> [DIRECTIVE]
Please set down exactly the lines of the listing below from the line containing "bpy.data.objects.remove(obj)" through the line containing "roll = math.radians(-1.009)", both lines included, leaving out all other lines.

> [MATERIAL]
● ● ●

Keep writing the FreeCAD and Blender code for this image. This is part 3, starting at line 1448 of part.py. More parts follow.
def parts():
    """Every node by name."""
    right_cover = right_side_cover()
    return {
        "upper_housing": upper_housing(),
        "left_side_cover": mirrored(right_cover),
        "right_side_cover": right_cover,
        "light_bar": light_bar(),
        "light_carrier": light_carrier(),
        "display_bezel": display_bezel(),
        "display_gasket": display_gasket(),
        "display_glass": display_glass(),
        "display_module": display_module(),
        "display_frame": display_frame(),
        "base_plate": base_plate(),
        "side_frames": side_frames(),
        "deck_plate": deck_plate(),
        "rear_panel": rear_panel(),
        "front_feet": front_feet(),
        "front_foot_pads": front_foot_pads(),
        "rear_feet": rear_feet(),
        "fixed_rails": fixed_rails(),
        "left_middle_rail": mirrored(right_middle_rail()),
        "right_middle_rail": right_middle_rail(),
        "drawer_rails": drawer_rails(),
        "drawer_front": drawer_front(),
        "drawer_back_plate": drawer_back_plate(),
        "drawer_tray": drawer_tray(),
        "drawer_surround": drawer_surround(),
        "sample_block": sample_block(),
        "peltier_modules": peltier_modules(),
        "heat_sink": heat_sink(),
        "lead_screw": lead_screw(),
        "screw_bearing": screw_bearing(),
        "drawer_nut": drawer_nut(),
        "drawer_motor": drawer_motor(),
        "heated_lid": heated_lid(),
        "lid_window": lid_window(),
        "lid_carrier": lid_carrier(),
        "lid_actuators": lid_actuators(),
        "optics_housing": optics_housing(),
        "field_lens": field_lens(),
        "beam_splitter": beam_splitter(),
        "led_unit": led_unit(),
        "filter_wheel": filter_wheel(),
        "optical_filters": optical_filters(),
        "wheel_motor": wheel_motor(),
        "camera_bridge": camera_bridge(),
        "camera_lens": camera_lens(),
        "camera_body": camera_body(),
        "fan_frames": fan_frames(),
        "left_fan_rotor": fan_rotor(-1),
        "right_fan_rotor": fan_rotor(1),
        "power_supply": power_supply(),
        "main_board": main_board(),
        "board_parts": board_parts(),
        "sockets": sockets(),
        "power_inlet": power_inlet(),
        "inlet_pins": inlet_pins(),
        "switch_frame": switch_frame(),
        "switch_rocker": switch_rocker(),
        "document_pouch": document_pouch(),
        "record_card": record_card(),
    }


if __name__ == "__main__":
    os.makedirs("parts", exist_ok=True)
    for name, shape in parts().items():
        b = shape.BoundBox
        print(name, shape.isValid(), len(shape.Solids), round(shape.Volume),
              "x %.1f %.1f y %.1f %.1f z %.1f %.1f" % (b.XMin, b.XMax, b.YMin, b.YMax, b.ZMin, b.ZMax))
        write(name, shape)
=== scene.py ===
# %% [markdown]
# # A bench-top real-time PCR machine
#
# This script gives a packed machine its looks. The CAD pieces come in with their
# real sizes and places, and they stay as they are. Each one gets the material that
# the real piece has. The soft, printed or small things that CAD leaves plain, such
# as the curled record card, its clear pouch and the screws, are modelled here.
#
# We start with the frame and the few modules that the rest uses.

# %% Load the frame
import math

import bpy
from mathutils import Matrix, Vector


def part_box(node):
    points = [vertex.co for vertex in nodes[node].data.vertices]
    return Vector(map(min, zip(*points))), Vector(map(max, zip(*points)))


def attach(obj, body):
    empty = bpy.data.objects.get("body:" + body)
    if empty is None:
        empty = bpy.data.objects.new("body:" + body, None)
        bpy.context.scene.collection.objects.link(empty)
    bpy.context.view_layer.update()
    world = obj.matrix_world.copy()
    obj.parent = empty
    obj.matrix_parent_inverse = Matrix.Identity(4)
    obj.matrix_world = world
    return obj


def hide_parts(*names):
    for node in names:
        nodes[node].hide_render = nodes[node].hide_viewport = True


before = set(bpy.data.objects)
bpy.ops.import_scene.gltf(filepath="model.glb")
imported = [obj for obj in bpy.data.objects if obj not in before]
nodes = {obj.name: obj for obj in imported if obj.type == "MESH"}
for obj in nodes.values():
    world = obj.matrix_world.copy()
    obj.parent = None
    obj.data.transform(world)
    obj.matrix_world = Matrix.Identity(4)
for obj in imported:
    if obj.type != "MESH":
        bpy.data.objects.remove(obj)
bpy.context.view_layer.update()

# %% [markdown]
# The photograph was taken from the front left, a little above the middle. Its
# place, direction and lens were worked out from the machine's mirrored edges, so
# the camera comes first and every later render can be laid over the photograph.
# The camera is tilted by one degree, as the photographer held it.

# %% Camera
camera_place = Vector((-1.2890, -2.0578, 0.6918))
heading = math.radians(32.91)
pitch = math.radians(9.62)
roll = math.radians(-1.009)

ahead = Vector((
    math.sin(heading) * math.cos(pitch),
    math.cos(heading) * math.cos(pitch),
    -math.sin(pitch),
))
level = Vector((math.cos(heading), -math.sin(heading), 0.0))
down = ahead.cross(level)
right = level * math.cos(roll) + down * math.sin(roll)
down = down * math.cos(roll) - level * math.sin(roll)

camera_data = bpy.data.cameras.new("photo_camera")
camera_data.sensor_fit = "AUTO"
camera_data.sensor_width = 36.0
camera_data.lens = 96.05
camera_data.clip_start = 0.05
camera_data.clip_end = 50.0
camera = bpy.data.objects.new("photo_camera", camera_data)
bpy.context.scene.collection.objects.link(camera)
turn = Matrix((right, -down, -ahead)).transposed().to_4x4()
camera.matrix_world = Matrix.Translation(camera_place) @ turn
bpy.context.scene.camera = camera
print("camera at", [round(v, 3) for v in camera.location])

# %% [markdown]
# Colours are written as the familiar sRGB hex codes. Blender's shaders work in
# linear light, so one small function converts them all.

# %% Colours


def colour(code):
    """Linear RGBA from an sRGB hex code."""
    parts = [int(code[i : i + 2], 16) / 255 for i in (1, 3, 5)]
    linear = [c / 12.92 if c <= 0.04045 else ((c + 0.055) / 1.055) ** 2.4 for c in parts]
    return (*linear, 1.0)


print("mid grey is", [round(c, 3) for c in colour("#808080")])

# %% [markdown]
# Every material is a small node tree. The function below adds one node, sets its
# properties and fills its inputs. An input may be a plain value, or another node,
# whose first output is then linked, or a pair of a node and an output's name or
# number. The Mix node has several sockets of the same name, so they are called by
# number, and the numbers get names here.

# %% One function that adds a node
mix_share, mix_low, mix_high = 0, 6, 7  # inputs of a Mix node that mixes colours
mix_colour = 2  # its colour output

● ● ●

> [FINISHED EXERCISE]
        bpy.data.objects.remove(obj)
bpy.context.view_layer.update()

# %% [markdown]
# The photograph was taken from the front left, a little above the middle. Its
# place, direction and lens were worked out from the machine's mirrored edges, so
# the camera comes first and every later render can be laid over the photograph.
# The camera is tilted by one degree, as the photographer held it.

# %% Camera
camera_place = Vector((-1.2890, -2.0578, 0.6918))
heading = math.radians(32.91)
pitch = math.radians(9.62)
roll = math.radians(-1.009)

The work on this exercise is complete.